Che Shell è il nuovo inquinatore mondiale lo dice il Carbon Majors Database. I primi dieci sono tutti nei combustibili fossili e da soli fanno oltre un terzo della percentuale dei gas serra mondiali: China Coal (14,3%), Saudi Aramco (4,5%), Gazprom (3,9), National Iranian Oil (2,3%), ExxonMobil (2%), Coal India (1,9%), Pemex Mexico (1,9%), Russia Coal (1,9%), Royal Dutch Shell (1,7%), China national petroleum (1,6%).
La causa è iniziata lo scorso 1 dicembre e Shell, sicura di vincere, aveva presentato il suo calendario contro i gas serra che prevedeva di tagliare le emissioni carboniche del 20% entro il 2030, per arrivare a emissioni zero entro il 2050. Ma per taglio, il gigante petrolifero intendeva più che altro l’impiego di una tecnologia detta Ccs (Carbon capture & storage), che prevede di “catturare” l’anidride carbonica nell’aria e ficcarla in profondi pozzi sotterranei per i secoli dei secoli amen. Una tecnologia non ancora completamente disponibile. Per la quale comunque la Norvegia, grande e socialdemocratico produttore di petrolio, sta trivellando i suoi stessi mari nella fabbricazione di queste cisterne per rifiuti sempiterni – e sui cui anche l’Italia sembra contare per spendere un po’ dei soldi europei per l’ambiente.

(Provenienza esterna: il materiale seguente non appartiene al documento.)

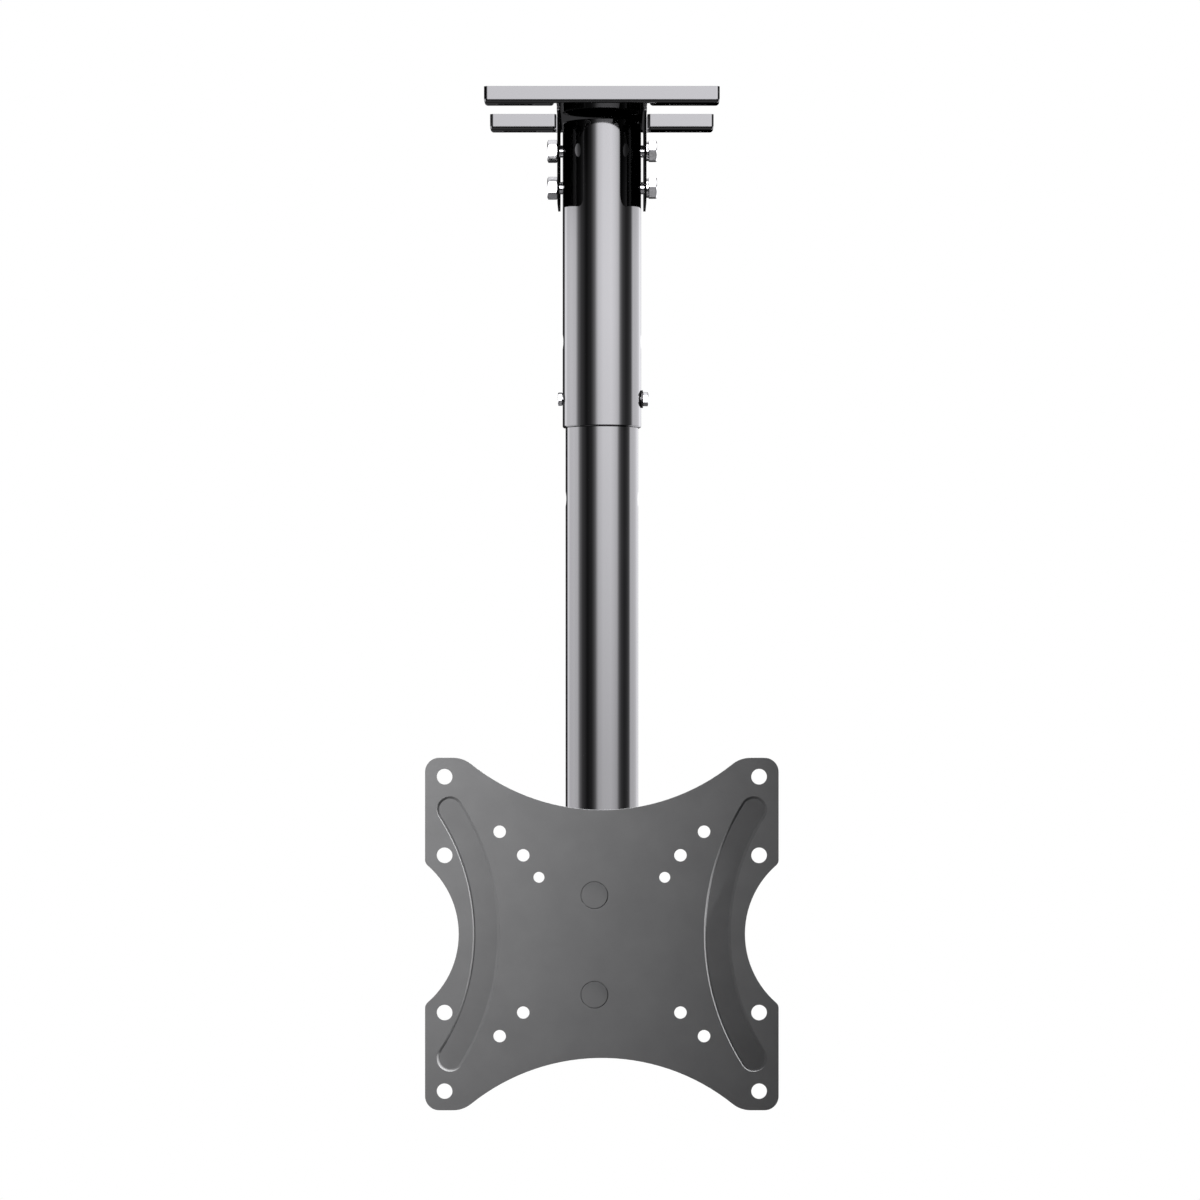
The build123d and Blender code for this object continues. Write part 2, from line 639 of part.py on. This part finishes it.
def all_nodes():
    """Every sub-part by its node name."""
    nodes = {
        "ceiling_plate": make_ceiling_plate(),
        "outer_pole": make_outer_pole(),
        "inner_pole": make_inner_pole(),
        "pole_end_disc": make_end_disc(),
        "friction_washer": make_friction_washer(),
        "yoke": make_yoke(),
        "tilt_bracket": make_tilt_bracket(),
        "tv_plate": make_tv_plate(),
    }
    for name, height_z in (("upper", upper_bolt_z), ("lower", lower_bolt_z)):
        bolt, spring_washer, nut = make_cross_fasteners(height_z)
        nodes[f"cross_bolt_{name}"] = bolt
        nodes[f"cross_bolt_washer_{name}"] = spring_washer
        nodes[f"cross_bolt_nut_{name}"] = nut
    groups = {
        ("height_lock_bolt", "height_lock_washer", "height_lock_nut"): make_lock_fasteners(),
        ("swivel_bolt", "swivel_bolt_washer", "swivel_nut_washer", "swivel_nut"):
            make_swivel_fasteners(),
        ("tilt_bolt", "tilt_washer_right", "tilt_washer_left", "tilt_nut",
         "tilt_spacer_right", "tilt_spacer_left"): make_tilt_fasteners(),
        ("tilt_lock_bolt", "tilt_lock_washer_right", "tilt_lock_washer_left",
         "tilt_lock_nut"): make_tilt_lock_fasteners(),
    }
    for names, solids in groups.items():
        nodes.update(zip(names, solids))
    for name, rivet_z in zip(("upper", "lower"), rivet_heights()):
        nodes[f"plate_rivet_{name}"] = make_rivet(rivet_z)
    return nodes


os.makedirs("parts", exist_ok=True)
for node, shape in all_nodes().items():
    export_step(shape, f"parts/{node}.step")
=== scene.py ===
"""A TV ceiling mount in a plain white studio: camera, light, finishes, rounded edges and a weld."""

import json
import math

import bmesh
import bpy
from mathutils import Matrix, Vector


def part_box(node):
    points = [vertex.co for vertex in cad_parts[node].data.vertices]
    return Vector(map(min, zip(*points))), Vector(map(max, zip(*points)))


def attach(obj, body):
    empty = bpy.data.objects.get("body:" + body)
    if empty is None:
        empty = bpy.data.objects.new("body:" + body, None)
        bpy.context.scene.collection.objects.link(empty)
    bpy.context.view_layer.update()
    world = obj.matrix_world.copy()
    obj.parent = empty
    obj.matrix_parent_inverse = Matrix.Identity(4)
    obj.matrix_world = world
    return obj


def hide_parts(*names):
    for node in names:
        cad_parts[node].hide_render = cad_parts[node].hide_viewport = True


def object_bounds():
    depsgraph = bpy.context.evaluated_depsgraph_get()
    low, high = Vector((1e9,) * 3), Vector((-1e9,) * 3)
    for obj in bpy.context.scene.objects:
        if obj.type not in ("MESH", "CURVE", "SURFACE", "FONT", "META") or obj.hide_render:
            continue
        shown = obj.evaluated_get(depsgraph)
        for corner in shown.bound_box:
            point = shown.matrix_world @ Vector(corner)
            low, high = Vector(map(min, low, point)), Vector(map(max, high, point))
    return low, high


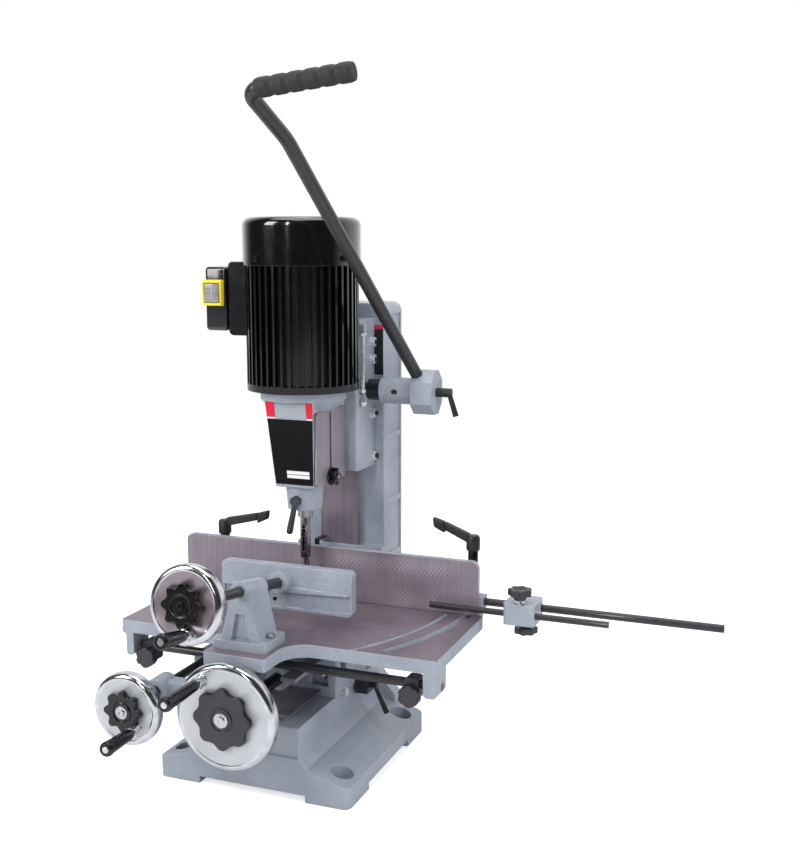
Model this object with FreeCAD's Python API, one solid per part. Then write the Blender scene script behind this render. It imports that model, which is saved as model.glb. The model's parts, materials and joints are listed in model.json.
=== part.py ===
import FreeCAD, Part
import os
from math import atan2, cos, degrees, pi, radians, sin, sqrt, tan

# Hollow chisel mortiser with a tilting column, a cross-slide table, a fence and a screw vise.
# Millimetres. Origin under the middle of the base, +Z up, -Y towards the user, +X to the right.

# Clearances
fit = 0.3
shaft_fit = 0.06
over = 40.0

# Base casting
base_half = 163.0
base_front = -160.0
base_back = 160.0
base_corner = 12.0
base_edge = 32.0
flank_top = 67.0
block_half = 80.0
block_front = -157.0
block_top = 114.0
base_wall = 11.0
foot_width = 72.0
foot_length = 80.0
foot_lift = 11.0
flank_wall = 14.0
bolt_x = 134.0
bolt_y = 122.0
bolt_hole_radius = 6.5
pocket_radius = 19.0
pocket_floor = 22.0
way_half_top = 58.0
way_half_root = 46.0
way_top = 125.5
way_front = -140.0
way_back = 142.0

# Pedestal that carries the column pivot
pivot_z = 275.0
pedestal_front = 146.0
pedestal_back = 171.7
pedestal_boss = 33.0
pedestal_foot_half = 115.0
pedestal_foot_z = 60.0
pedestal_knee_half = 70.0
pedestal_knee_z = 112.0
pedestal_neck_half = 44.0
pedestal_neck_z = 210.0
pivot_radius = 12.0
pivot_head = 19.0
bolt_head_height = 8.0
clamp_circle = 78.0
clamp_radius = 6.0
clamp_nut = 11.0
tilt_range = 45.0
pointer_left = -33.0
pointer_right = -25.0
pointer_thick = 3.0
pointer_low = 262.0
pointer_high = 325.0

# Column casting and its way
column_half = 79.5
column_front = 172.0
column_face = 185.0
column_back = 268.0
column_top = 730.0
column_foot = 312.0
column_corner = 16.0
fan_bottom = 176.0
fan_back = 202.0
column_wall = 14.0
column_pocket = 3.0
column_edge = 5.0
rib_levels = (288.0, 386.0, 500.0)
rib_thick = 10.0
slide_way_front = 174.0
slide_way_half = 35.0
slide_way_root = 28.0
rack_half = 9.0
rack_back = 188.0
rack_low = 498.0
rack_high = 632.0

# Head slide
slide_half = 62.0
slide_front = 114.0
slide_bottom = 455.0
slide_top = 706.0
slide_edge = 6.0
gib_thick = 4.0
gib_screw_radius = 3.5
gib_nut_radius = 6.5
gib_screw_reach = 9.0
gib_screw_levels = (666.0, 637.0, 545.0, 472.0)
gib_screw_y = 177.0

# Chisel housing, round the spindle axis
axis_y = 40.0
ring_radius = 69.0
ring_low = 585.0
ring_high = 600.0
housing_half_top = 42.0
housing_half_low = 34.0
housing_low = 444.0
housing_front_top = -15.0
housing_front_low = 4.0
housing_back = 107.0
housing_step_y = 78.0
housing_step_z = 456.0
side_plane = 38.0
neck_low = 405.0
neck_radius_top = 31.0
neck_radius_low = 28.0
chuck_room_half = 25.0
chuck_room_low = 458.0
chuck_room_high = 568.0
web_half = 34.0
window_front = 10.0
window_back = 84.0

# Motor
motor_radius = 89.5
motor_core = 79.0
motor_bore = 68.0
motor_low = 600.0
motor_rim_high = 611.0
motor_high = 796.0
fin_count = 44
fin_thick = 3.6
end_wall = 11.0
cover_radius = 93.5
cover_top = 870.0
cover_wall = 2.5
cover_round = 13.0
vent_count = 12
vent_width = 6.0
vent_inner = 22.0
vent_outer = 66.0
stator_inner = 42.0
stator_low = 650.0
stator_high = 752.0
rotor_radius = 41.4
rotor_shaft = 9.0
rotor_shaft_low = 545.0
rotor_shaft_high = 842.0
bearing_outer = 21.0
bearing_width = 11.0
fan_radius = 78.0
fan_low = 806.0
fan_high = 834.0
fan_hub = 16.0
fan_blades = 8
fan_blade_thick = 3.0

# Switch on the left of the motor
flange_left = -117.0
flange_low = 684.0
flange_high = 801.0
flange_round = 8.0
switch_left = -157.0
switch_low = 691.0
switch_high = 793.0
switch_front = 5.0
switch_back = 75.0
switch_round = 6.0
switch_wall = 3.0
bezel_left = -160.0
bezel_right = -121.0
bezel_low = 730.0
bezel_high = 773.0
bezel_depth = 7.0
bezel_rim = 5.0
paddle_travel = 2.5
paddle_height = 8.0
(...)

È comunque il terzo schiaffo giudiziario a Shell in pochi mesi. Lo scorso gennaio un tribunale olandese aveva condannato la multinazionale a compensare le vittime del disastro provocato dalla perdita di un oleodotto in Nigeria una decina di anni fa, e in febbraio la corte suprema della Gran Bretagna aveva reso possibile a migliaia di nigeriani di fare causa a Shell per danni ambientali nei tribunali inglesi.
E non è la sola batosta ecologica per i top petrolieri mondiali. Per la prima volta al mondo, due direttori nel consiglio d’amministrazione di Exxon – la più grande compagnia petrolifera americana, uno dei quattro big del mondo – sono stati cacciati da un azionista “attivista” che protestava per i pervicaci investimenti oil only dei gigante del greggio, quello che più di tutti si ostina a investire solo in petrolio e niente – ma proprio niente – in energie alternative (perdendoci anche, che è il vero motivo della cacciata). L’hedge fund “Engine N. 1” ha guadagnato i voti di un gruppo di potentissimi fondi-pensione americani e ha vinto due posti nel cda, estromettendo due dirigenti “nemici”. È la prima volta che un azionista vince una battaglia ”ambientale”, ma è solo l’inizio.